Genetic Consequences of Polyploidy in Plants

Abstract

Most eukaryotes have a history of whole-genome multiplication events followed by a progressive return to a more diploid state. The initial state of polyploidization, in which more than two copies of the genome are present, is considered here and the various types of genetic consequences that occur depending on the nature of the polyploid formed. The degree of association of chromosomes in meiosis is determined by the relative homology and will affect the segregation of the chromosome which determines the genetic properties. If all the chromosomes are quite similar and form associations of like type, this situation is referred to as autopolyploidy.
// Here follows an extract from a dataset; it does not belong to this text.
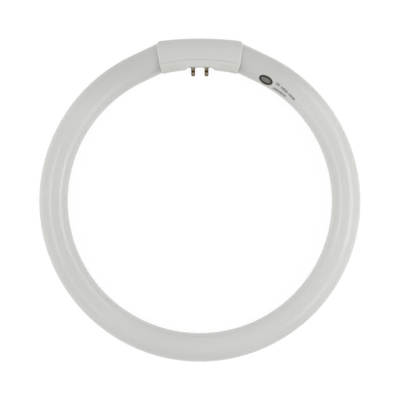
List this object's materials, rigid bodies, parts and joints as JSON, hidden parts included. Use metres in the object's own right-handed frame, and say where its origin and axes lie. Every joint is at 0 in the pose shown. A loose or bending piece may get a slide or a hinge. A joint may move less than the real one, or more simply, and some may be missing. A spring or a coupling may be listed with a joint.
{
  "type": "circular fluorescent tube",
  "caption": "Circular fluorescent lamp: a white glass ring whose ends meet in a two-part moulded plastic cap with contact pins pointing to the centre.",
  "frame": {"origin": "the centre of the ring, halfway through the glass tube's thickness; the lamp lies flat", "axes": "+Z along the ring's axis, towards the camera of the picture; +Y from the ring's centre to the cap; the contact pins point along -Y; +X to the right as seen from +Z"},
  "size_m": [0.19, 0.1911, 0.0198],
  "materials": {
    "phosphor_glass": "white phosphor under clear glass, opaque, glossy",
    "cap_plastic": "satin moulded white plastic",
    "cap_plastic_inner": "satin moulded white plastic, slightly warmer",
    "silicone": "milky silicone, hidden",
    "pin_metal": "dull nickelled brass, drawn and crimped",
    "lead_wire": "tinned wire, hidden"
  },
  "bodies": {
    "root": {"glass_tube": "phosphor_glass", "base_outer_shell": "cap_plastic", "base_inner_shell": "cap_plastic_inner", "glass_bead_left": "silicone", "glass_bead_right": "silicone", "contact_pin_front_left": "pin_metal", "contact_pin_front_right": "pin_metal", "contact_pin_rear_left": "pin_metal", "contact_pin_rear_right": "pin_metal", "lead_wire_front_left": "lead_wire", "lead_wire_front_right": "lead_wire", "lead_wire_rear_left": "lead_wire", "lead_wire_rear_right": "lead_wire"}
  },
  "joints": []
}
If the different sets of multiple chromosomes are sufficiently dissimilar to each other, then the homologs will pair in meiosis with themselves and segregate independently of the different but related chromosome pair. This situation is referred to as allopolyploidy. Gene expression in ploidal series typically follows a per cell level correlated more or less with the number of sets of chromosomes present. Variation of individual chromosomes, or aneuploidy, produces a greater number of modulations of gene expression in parallel to classical studies noting that aneuploids have greater impact on the phenotype than changes in the copy number of the whole genome. The genetic properties of odd-number ploidies, such as triploids, are also described as well as higher ploidal levels such as hexaploidy and octoploidy.